How To Power A LED / Role Of Resistor In LED Power Supply

A resistor is an electronic component that limits the flow of current and finally divides the voltage in a circuit. So, a resistor limits the current through LED (Light Emitting Diode). If a resistor is not used then LED will consume the current until it melts. The voltage drop across a LED depends on the colour of LED. For example, the voltage drop across 5mm blue LED is 3.4 volts. So if you want to lit up a 5mm blue LED with 5-volt power supply, you need a 320 Ω resistor.

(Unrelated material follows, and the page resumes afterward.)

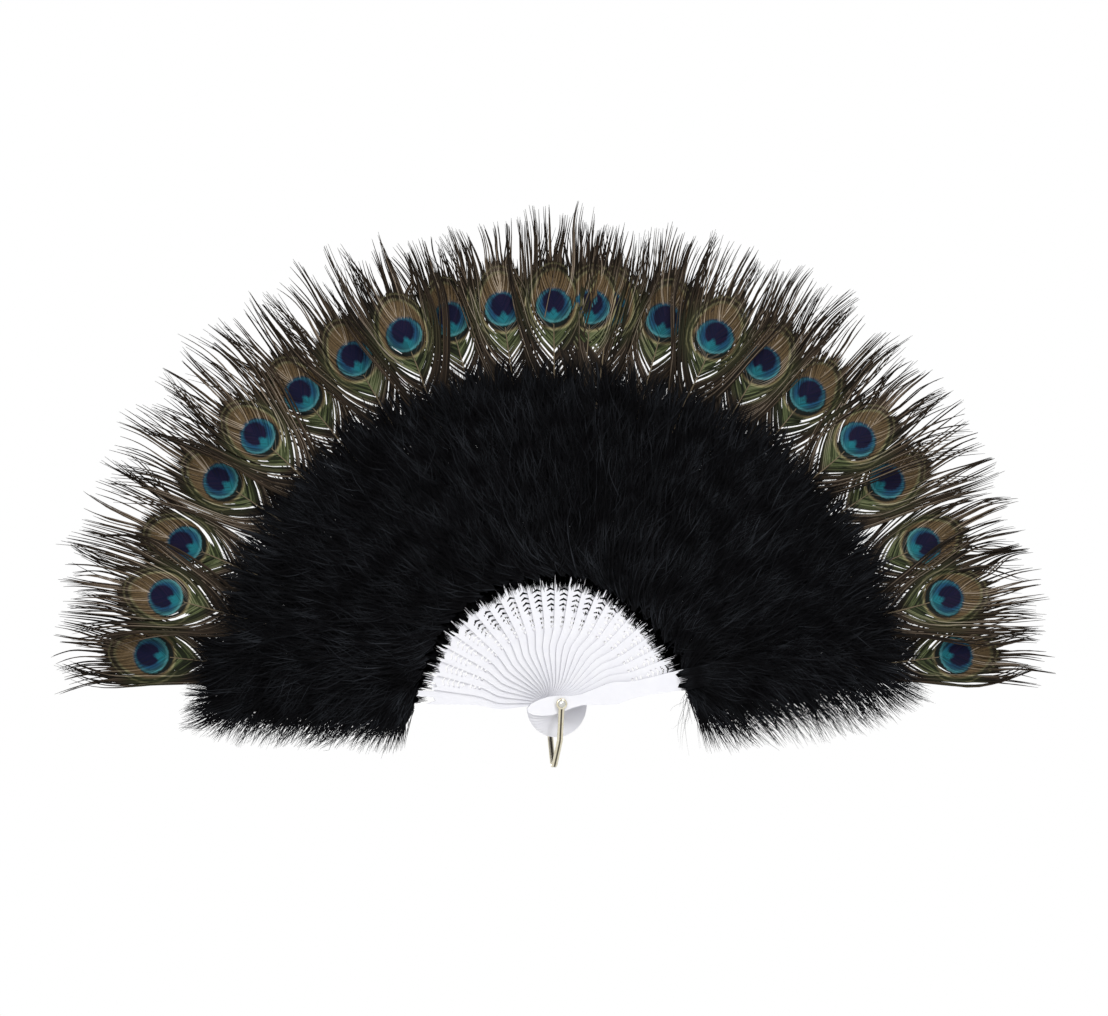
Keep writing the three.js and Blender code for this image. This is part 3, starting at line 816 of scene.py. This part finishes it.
def feather(layer, angle):
    """One feather: its barbs and its shaft, as one piece on its stick. On the fan's bare end side its
    barbs lie close."""
    rng = np.random.default_rng(500 + layer)
    _, depth, _ = outer_end(LAYER_STICKS[layer], STICK_END_SHARE)
    forward = FORWARD_MM if layer in FORWARD_LAYERS else 0.0
    twist = math.radians(TWIST_DEG if layer < TWISTED_LAYERS else 0.0)
    eye_radius = EYE_RADIUS_MM - EYE_DROP_MM * math.sin(angle)
    tip_u = curve(abs(math.degrees(angle) - 90), FEATHER_REACH) - eye_radius

    # Which barbs go on past the vane, which of them clump, and which lie close or hang limp.
    root, side = barb_rows(rng)
    count = len(root)
    goes_on = (root < LOOSE_BARBS_END_MM) | (rng.uniform(0, 1, count) < 0.34)
    clump = np.cumsum(goes_on & (rng.uniform(0, 1, count) < 1 / BARB_CLUMP)) + (side > 0) * count
    _, clump = np.unique(clump, return_inverse=True)
    gather = rng.choice([0.0, 0.4, 0.85], clump.max() + 1, p=[0.6, 0.2, 0.2])[clump] * goes_on
    close = np.where((side == BARE_SIDES.get(layer, 0)) & (root < LOOSE_BARBS_END_MM), 0.62, 1.0)
    own = np.where(root < LIMP_BARBS_END_MM, 1.0, 0.35)

    # The angles at which each barb leaves the shaft, runs on and flares, and its length.
    leave = curve(root, LEAVES) + own * rng.normal(0, 0.6, count)
    run = (1.0 + 0.05 * forward) * curve(root, RUNS) + drift(rng, root, side, 12.0, 3.0)
    run = close * (run + own * rng.normal(0, 0.7, count))
    side_flare = np.where(side > 0, rng.normal(6, 4), rng.normal(6, 4))
    flare = curve(root, FLARES) * side_flare + drift(rng, root, side, 11.0, 8.0) + rng.normal(0, 1.5, count)
    flare = np.where(close < 1, 0.3 * flare - 17, flare + TIP_LEAN_DEG * math.cos(angle) * side)
    end_u = tip_u + 2 + curve(root, ENDS) + rng.uniform(-8, 3) + drift(rng, root, side, 9.0, 4.5)
    end_u = end_u - np.abs(rng.normal(0, 4, count))
    length = (end_u - root) * curve(root, EXTRA_LENGTHS)

    # Each barb's line in the plane of the vane, drawn step by step from its heading.
    t = np.linspace(0, 1, BARB_STEPS + 1)[None, :]
    turn_by = (curve(root, TURNS) * close ** 0.35)[:, None]
    heading = leave[:, None] + (run - leave)[:, None] * ease(t / turn_by)
    heading = heading + (flare - run)[:, None] * ease((t - 0.5) / 0.45)
    sway = own * (drift(rng, root, side, 14.0, 11.0) + rng.normal(0, 1.2, count))
    phase = drift(rng, root, side, 20.0, 0.3) + rng.normal(0, 0.05, count)
    wander = sway[:, None] * np.sin(2 * math.pi * (t * 1.3 + phase[:, None]))
    heading = np.radians(heading + wander * t)
    step = (length / BARB_STEPS)[:, None]
    ahead = np.concatenate([np.zeros((count, 1)), np.cumsum(np.cos(heading[:, :-1]) * step, 1)], 1)
    aside = np.concatenate([np.zeros((count, 1)), np.cumsum(np.sin(heading[:, :-1]) * step, 1)], 1)
    u = root[:, None] + ahead
    v = side[:, None] * aside

    # Barbs of the vane end at its egg-shaped edge, and the others clump beyond it.
    from_eye = np.hypot((u - 4.6) / 16.4, v / 13.3)
    past_edge = from_eye > (1.08 + 0.5 * rng.uniform(0, 1, count) ** 1.3)[:, None]
    leaves_eye = np.where(past_edge.any(1), past_edge.argmax(1), BARB_STEPS) / BARB_STEPS
    keep = np.where(goes_on, 1.0, np.maximum(leaves_eye, 2 / BARB_STEPS))
    u, v = shortened(u, keep), shortened(v, keep)
    past_vane = ease((np.hypot((u - 4.6) / 17, v / 14.4) - 1.0) / 0.55)
    members = np.maximum(np.bincount(clump, goes_on), 1)
    for line in (u, v):
        middle = np.stack([np.bincount(clump, column * goes_on) / members for column in line.T], 1)
        line += gather[:, None] * ease((t - 0.4) / 0.5) * past_vane * (middle[clump] - line)
    curl = rng.normal(0, 2.5, count)[:, None] * t ** 2 + 0.012 * root[:, None] * (1 - t)
    widths = BARB_WIDTH_MM * curve(root, BREADTHS)[:, None] * (1 - 0.36 * past_vane * ease(t / 0.5))
    widths = widths * (1 - 0.82 * t ** 4) * rng.uniform(0.8, 1.2, (count, BARB_STEPS + 1))
    tone = rng.uniform(0.05, 0.95, count) + drift(rng, root, side, 6.0, 0.15) + rng.uniform(-0.1, 0.1)

    # The shaft is one more line, told from the barbs by its tone.
    shaft_u = np.linspace(SHAFT_FOOT_MM, SHAFT_TIP_MM, BARB_STEPS + 1)[None, :]
    u = np.concatenate([u, shaft_u])
    v = np.concatenate([v, np.zeros(shaft_u.shape)])
    curl = np.concatenate([curl, np.full(shaft_u.shape, 0.5)])
    widths = np.concatenate([widths, SHAFT_WIDTH_MM * (1 - 0.6 * t)])
    tone = np.append(np.clip(tone, 0, 1), 2.0)

    # Each line as a ribbon of two faces with a low ridge between them.
    rise = ease((u + 42) / 26)
    height = forward * rise + v * math.sin(twist) * rise + curl + 0.06 * np.abs(v)
    paths = placed(eye_radius + u, v, height, angle, depth)
    paths[..., 1] = np.maximum(paths[..., 1], -FRONT_LIMIT_MM * MM)
    flat = ribbon_corners(paths, widths * MM, np.array([0.0, -1.0, 0.0]))
    ridge = paths + np.array([0.0, -BARB_RIDGE_MM * MM, 0.0])
    corners = np.stack([flat[:, :, 0], ridge, flat[:, :, 1]], 2)

    # What the colours need: each corner's place in the eye and on its barb.
    along_v = np.gradient(v, axis=1)
    along_u = np.gradient(u, axis=1)
    norm = np.hypot(along_u, along_v)
    eye_place = np.full(corners.shape, rng.uniform(0, 1) ** 1.5)
    barb_place = np.zeros(corners.shape)
    for column, share in enumerate((-1, 0, 1)):
        eye_place[:, :, column, 0] = u - share * 0.5 * widths * along_v / norm
        eye_place[:, :, column, 1] = v + share * 0.5 * widths * along_u / norm
        barb_place[:, :, column, 1] = share
    barb_place[..., 0] = t[:, :, None]
    barb_place[..., 2] = tone[:, None, None]
    piece = mesh_piece(f"feather_{layer:02d}", corners, ribbon_faces(len(corners), BARB_STEPS + 1, 3),
                       vane_finish, LAYER_BODIES[layer], "peacock_barbs", LAYER_PLUMES[layer],
                       {"eye_place": eye_place, "barb_place": barb_place})
    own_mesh(piece)


vane_finish = peacock_barbs()
for feather_layer, plume_name in enumerate(LAYER_PLUMES):
    feather_angle, _, plume_reach = outer_end(plume_name, PLUME_END_SHARE)
    if plume_reach >= FEATHER_LEAST_REACH_MM * MM:
        feather(feather_layer, feather_angle)


# Floor, light and surroundings
# The fan is held above a plain pale floor, in the even light of large soft lamps.
FLOOR_WHITE = "#f4f4f4"
FLOOR_HEIGHT = -0.35
FLOOR_RADIUS = 1.2
FLOOR_SIDES = 96
LIGHT_ABOVE = 0.76
LIGHT_BELOW = 0.28
SKY_WHITE = (1, 1, 1, 1)

# Each lamp's place and size in metres, and its power in watts.
LAMPS = {
    "key_lamp": ((0.7, -1.5, 1.2), 0.5, 11.5),
    "fill_lamp": ((-0.5, -1.8, 0.7), 0.9, 9.0),
    "rear_lamp": ((-0.6, 1.4, 1.0), 1.2, 9.0)}

floor_rim = [(FLOOR_RADIUS * math.cos(a), FLOOR_RADIUS * math.sin(a), FLOOR_HEIGHT)
             for a in 2 * math.pi * np.arange(FLOOR_SIDES) / FLOOR_SIDES]
floor_mesh = bpy.data.meshes.new("floor")
floor_mesh.from_pydata(floor_rim, [], [tuple(range(FLOOR_SIDES))])
floor = bpy.data.objects.new("floor", floor_mesh)
bpy.context.scene.collection.objects.link(floor)
floor_finish, floor_tree = new_finish("painted_floor")
floor_shader = add_node(floor_tree, "BsdfPrincipled", {}, {
    "Base Color": linear(FLOOR_WHITE), "Roughness": 0.8})
add_node(floor_tree, "OutputMaterial", {}, {"Surface": floor_shader})
floor_mesh.materials.append(floor_finish)

# The sky lights the fan from above more than from below, and is plain white where it is seen.
world = bpy.data.worlds.new("studio")
bpy.context.scene.world = world
world.use_nodes = True
sky = world.node_tree
sky.nodes.clear()
rays = add_node(sky, "LightPath", {}, {}).node.outputs
seen = add_node(sky, "Math", {"operation": "MAXIMUM"}, {0: rays["Is Camera Ray"], 1: rays["Is Glossy Ray"]})
seen = add_node(sky, "Math", {"operation": "MAXIMUM"}, {0: seen, 1: rays["Is Transmission Ray"]})
sky_direction = add_node(sky, "TexCoord", {}, {}, "Generated")
sky_height = add_node(sky, "SeparateXYZ", {}, {0: sky_direction}, "Z")
level = add_node(sky, "MapRange", {}, {
    "Value": sky_height, "From Min": -0.6, "From Max": 0.8, "To Min": LIGHT_BELOW, "To Max": LIGHT_ABOVE})
lit = add_node(sky, "Background", {}, {"Color": SKY_WHITE, "Strength": level})
shown = add_node(sky, "Background", {}, {"Color": SKY_WHITE, "Strength": 1.0})
joined = add_node(sky, "MixShader", {}, {0: seen, 1: lit, 2: shown})
add_node(sky, "OutputWorld", {}, {"Surface": joined})

for lamp_name, (lamp_place, lamp_size, lamp_power) in LAMPS.items():
    lamp_data = bpy.data.lights.new(lamp_name, "AREA")
    lamp_data.size = lamp_size
    lamp_data.energy = lamp_power
    lamp = bpy.data.objects.new(lamp_name, lamp_data)
    lamp.location = lamp_place
    lamp.rotation_euler = (VIEW_MIDDLE - Vector(lamp_place)).to_track_quat("-Z", "Y").to_euler()
    bpy.context.scene.collection.objects.link(lamp)

bpy.context.scene.view_settings.view_transform = "Standard"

How?

Let's find it out -

At first, we need to find voltage drop across the resistor (Vr)?

We know, Voltage drop across resistor (Vr) = Specified supply voltage (Vs) - LED voltage drop (Vf)

Vr = Vs - Vf

So we have 5 V as specified supply voltage and the voltage drop across 5mm blue LED is 3.4 volts.
Therefore, voltage drop across resistor (Vr) = 5 - 3.4 = 1.6 volts.

We need to pass 5 mA (milliampere) current through 5mm blue LED to gives the good visibility of the LED. LED at 1 mA is easily visible.

i.e., Specified desired current (I) through LED = 5 mA or .005 ampere.

So, the resistance (R) = Voltage drop across resistor / Current through LED

R = V / I (Ohms law)
R= Vr / I R=Vs - Vf / I

     R = Vs - Vf / I
         = 5 - 3.4 / .005
         = 320 Ω.

The resistance of 320 Ω will give voltage drop across the resistor of 1.6 volts and the remaining 3.4 Volts drop on the blue LED.

If you know the forward voltage of a LED then you can easily find the voltage across the resistor by deducting the forward voltage with the supply voltage.

Now, if you know voltage drop across the resistor and the resistance capacity of a resistor than you can easily identify how much current the LED will consume.

If you take the example of 5mm blue LED,

Vr = 5- 3.4 = 1.6

Therefore, current I = V / R = 1.6 / 320 = .005 Ampere or 5 milli ampere.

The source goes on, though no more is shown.